В её налаженной долгими годами жизни ничего не изменилось и после реформы, если не считать того единственного дня, событий которого она уже не могла отчётливо припомнить. Но та вспышка, которую она увидела, ослепляла её, и как она ни старалась её потушить, занимая ум своими повседневными делами, она больше не могла совсем не видеть того, что происходит вокруг неё. И даже если она не смотрела телевизор и не читала газет, она не могла не замечать, что мир вокруг неё меняется. Захар по-прежнему был рядом, и она по-прежнему считала правильным полностью доверять ему во всём, однако с каждым днём всё больше и больше стала ловить себя на мысли, что появилось в её душе что-то ещё, не вполне осознаваемое. Как будто реальность вдруг разделилась на две части, на ту, которую она хорошо знала и принимала, и на ту, в которой было мутно и темно и которой она очень боялась. Поход на рынок, уборка дома, готовка, глажка, забота о близких – это были хлопоты, которые Зумруд нравились, это была реальность, в которой она чувствовала себя легко и комфортно. Ей нравилось отвечать за домашнее благополучие, быть домашним главнокомандующим, как иногда называл её Захар. Но всё чаще стала открываться для неё та тёмная, пыльная сторона жизни, от которой она всегда пыталась закрыться. Всё чаще она ловила себя на мысли, что если Захара вдруг не станет, ей придётся лицом к лицу столкнуться с той, другой, реальностью. Эти страхи усиливались тем, что у Захара было больное сердце; об этом знали все, хоть Захар запретил об этом говорить. Но разве можно загнать в клетку пугающие мысли?
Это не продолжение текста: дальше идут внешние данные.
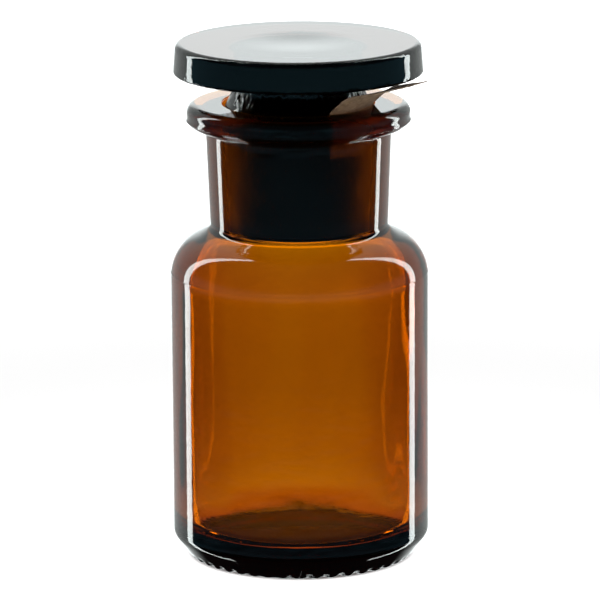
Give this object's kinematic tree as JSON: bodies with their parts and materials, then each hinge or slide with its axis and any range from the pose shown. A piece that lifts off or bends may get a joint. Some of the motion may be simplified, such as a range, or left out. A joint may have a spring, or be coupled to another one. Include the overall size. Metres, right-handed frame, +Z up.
{
  "type": "reagent bottle",
  "caption": "Small wide-mouth amber glass reagent bottle with a ground joint, a flat disc stopper and a kraft paper strip caught in the joint to stop it seizing.",
  "frame": {"origin": "centre of the foot ring, on the surface that the bottle stands on", "axes": "+Z up along the bottle's axis; the front, as usually seen, faces -Y, and the paper strip points to the front right"},
  "size_m": [0.042, 0.042, 0.0849],
  "materials": {
    "bottle_glass": "clear amber glass, fire-polished, with a ground bore",
    "stopper_glass": "clear amber glass, pressed, with a ground plug",
    "kraft_paper": "matt unbleached kraft paper"
  },
  "bodies": {
    "bottle": {"bottle": "bottle_glass"},
    "strip": {"paper_strip": "kraft_paper"},
    "stopper": {"stopper": "stopper_glass"}
  },
  "joints": [
    {"name": "stopper_turn", "type": "hinge", "parent": "bottle", "child": "strip", "pos_m": [0, 0, 0.0744], "axis": [0, 0, 1], "continuous": true},
    {"name": "stopper_lift", "type": "slide", "parent": "strip", "child": "stopper", "axis": [0, 0, 1], "range_m": [0, 0.03]}
  ]
}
Чем больше Зумруд отгоняла эти страхи, нагружая себя больше и больше домашними делами, делая даже то, что было совсем необязательно, тем чаще ужасные картинки вставали перед её глазами, и от них не избавляло ничто, кроме молитв – ни бесконечное мытьё рук, ни поворачивание ключа в замке строго определённое количество раз, – но как уйти на молитву, если на тебе маленький ребёнок? Зумруд не знала, когда с ней стали случаться мелкие, но ощутимые неприятности, заставляющие её на время забыть о внутренней боли и сосредоточиться на теле. Всё началось с того, что у неё сломался ноготь и она должна была думать о том, чтобы не задеть сломанную часть, которая тут же давала о себе знать. Потом защемило нерв, и на несколько дней её мысли были заняты тем, чтобы безболезненно повернуть шею. Соринка в глазу или заноза в пальце освобождала её от мыслей о невыносимом на несколько часов. Иногда неожиданно на палец соскальзывал нож, или она оступалась на ровном месте и подворачивала ногу. Но когда физическая боль утихала, мысли снова саранчой атаковали её.